Fast-forward to 2006 and Katherine Zappone and Ann Louise Gilligan bring a civil case to High Court asking for recognition of their Canadian same sex marriage in Ireland. It ultimately fails but paves the way for legislative change. When Civil Partnership was introduced in Ireland in 2013 following the Civil Partnerships and Certain Rights and Obligations of Cohabitants Act 2010, it allowed certain legal recognitions for same sex couples.

Civil Marriage

Since 2013 the Marriage Equality Group have identified 160 statutory differences between civil partnership and marriage. In the intervening years they have worked to close those inequalities in legislation pertaining to tax law, adoption rights, family law and immigration. But many still exist. Civil partnerships still fall short of full equality and recognition for same-sex partners and their families. Civil Marriage will attain this. But to note Civil Marriage isn’t the same as religious marriage and it hasn’t any bearing on any religious institution.

Still, as the old Irish saying goes “You can’t please everyone” and some of the most ardent opposition has come from within the Irish Media.

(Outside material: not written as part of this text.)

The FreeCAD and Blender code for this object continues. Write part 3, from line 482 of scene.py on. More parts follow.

Former Irish Times journalist John Waters comments:

What we’re going to end up is marriage equality of a particular kind. It’s a little like the economic equality which is offered by certain socialist parties in government, where they want to bring everyone down to the same level of poverty.

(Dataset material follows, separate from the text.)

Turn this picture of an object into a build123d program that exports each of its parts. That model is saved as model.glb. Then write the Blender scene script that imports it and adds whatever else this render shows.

“That’s what this (referendum) will do, in marital terms.”

While the Katie Hopkins-alike Irish Times journalist Breda O’Brien joins the chorus with:

“THERE IS NO human right to same-sex marriage. Countries can decide to vote it in but it has been established by the European Court of Human Rights that there is no human right to it.”

“Won’t Somebody Please Think of the Children?” We are, aren’t we?

The No Vote campaign has focused strongly on the children, in one foul sloganistic swoop denouncing single-parent as well as any other alternative families with ‘Children Deserve a Father and a Mother.’ Published this March, the amended Children and Family Relationships Bill has extended guardianship, custody and adoption rights to different types of families including same-sex couples. This will mean children already living within same-sex families now have the right to be adopted by both parents. Rather than as previously allowed one of those parents or one single person. Voting yes or no, won’t change this as it is already (recent) legislation. And it won’t change the make-up of existing families that have same sex parents. 

But the Irish People can help the children.

Mary MacAleese in Irish Central:

I think that we owe those children a huge debt – as adults who have opportunities to make choices that impact their lives – to make the right choices, choices that will allow their lives to grow organically, safely, and to give them the joy of being full citizens in their own country.”

Homophobia and Balance

Much of the debate surrounding the upcoming referendum has unsurprisingly surrounded ‘homophobia’. Is homophobia solely homophobic attacks? Is it name calling? Or can it more complex, can it be insidiously institutional? Is it homophobic to deny people of different sexual orientations equal rights? Or are some rights the exclusive property of heterosexual relationships? Is it okay to label those who think so as homophobic? And while not Gordian Knot logic to many, this has been a debate played over the Irish airwaves to unprecedented levels of furore over the last 12 months.

In the run-up to the referendum, in the name of impartiality the Irish Broadcast Authority has upheld complaints against an episode of a popular radio show focusing on civil partnerships for lacking balance in its approach to the question of civil marriage. A prominent Dublin secondary school cancelled an LGBT bullying workshop as they thought both sides of the argument should be heard.

While later Ireland’s National Television Station RTE offered a payout for slander against No campaign journalists John Waters and Breda O’Brien, and Christian organisation the Iona Institute, following an interview in which human rights activist Rory O’Neil aka drag entertainer Panti Bliss labelled them homophobic. Something that wrested the balance in allowing the LGBT community to call out homophobia where they see it and placed ‘balance’ back firmly in the hands of the homophobes.

More on that ‘neat Orwellian trick’ below.

The Campaign

The Yes Campaign has seen Ireland’s already vibrant Irish LGBT community become even more visible. The upshot of which is increased debate about the rights and liberties that should be afforded to people of different sexual orientations in daily life and a community that has stretched to include heterosexual family and friends. The downside of which has been the cooption of the Irish media to give voice to anti-equality groups in the name of balance. The very real markers of homophobia laid bare, littering Ireland’s streets and lamp posts with posters and slogans that implausibly espouse traditional values as a reason to exclude others from an institution that they may also want to uphold. The pro-equality Irish community at home and abroad has been steadfast in its urgency to bring about this important change. All of these things will have a legacy.

On May 22, think hard Ireland. Vote well and ‘go n’eiri an bothar leat!’